I'm a traditionally published author, and there were so many eye-opening moments in this. Not just in those that really exposed how the book business works (making it a great read for those who aren't writers, as it teaches so much) but in making me think deeper about everything. A lot of complex themes are explored. There is so much important discourse. And all of this is done within the most compelling narrative voice ever. Because June's narration is just FANTASTIC. She felt so, so believable. So realistic. I mean, at times I felt like I was reading a memoir. That's how much I believed the writing.

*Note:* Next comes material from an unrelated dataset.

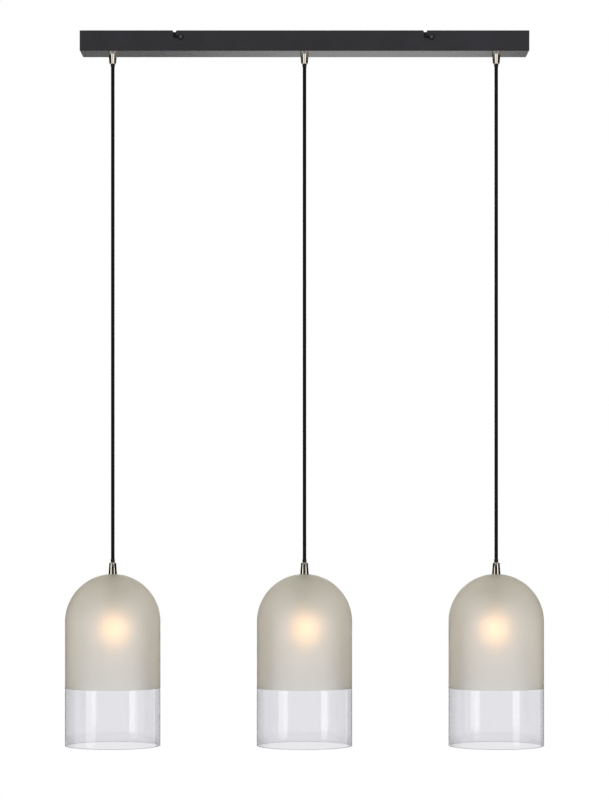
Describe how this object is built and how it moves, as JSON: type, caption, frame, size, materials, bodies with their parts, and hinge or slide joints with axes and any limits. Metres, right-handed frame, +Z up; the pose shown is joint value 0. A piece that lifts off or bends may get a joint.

And June's characterisation was truly phenomenal. She is blood-thirsty. She turns everything to her advantage. Even when her crimes were catching up with her and there seemed to be no way out, I was struck by how she always managed to use it for her own advantage again and again. She is the epitome of an unlikeable character--and I was struck by just how unlikeable she is while the narrative itself is hugely likeable. I mean, this is one of my fave reads of 2023. And even though June is pretty much an awful person you can totally argue that she's a good person who just made one bad mistake (a terrible mistake!!!) and then didn't want to be found out. Like, everything snowballed. There were times when I wanted her to get away with it, because the first-person narration is just that good at justifying it, and then I was horrified at myself.

This was a compulsive read that I just couldn't put down.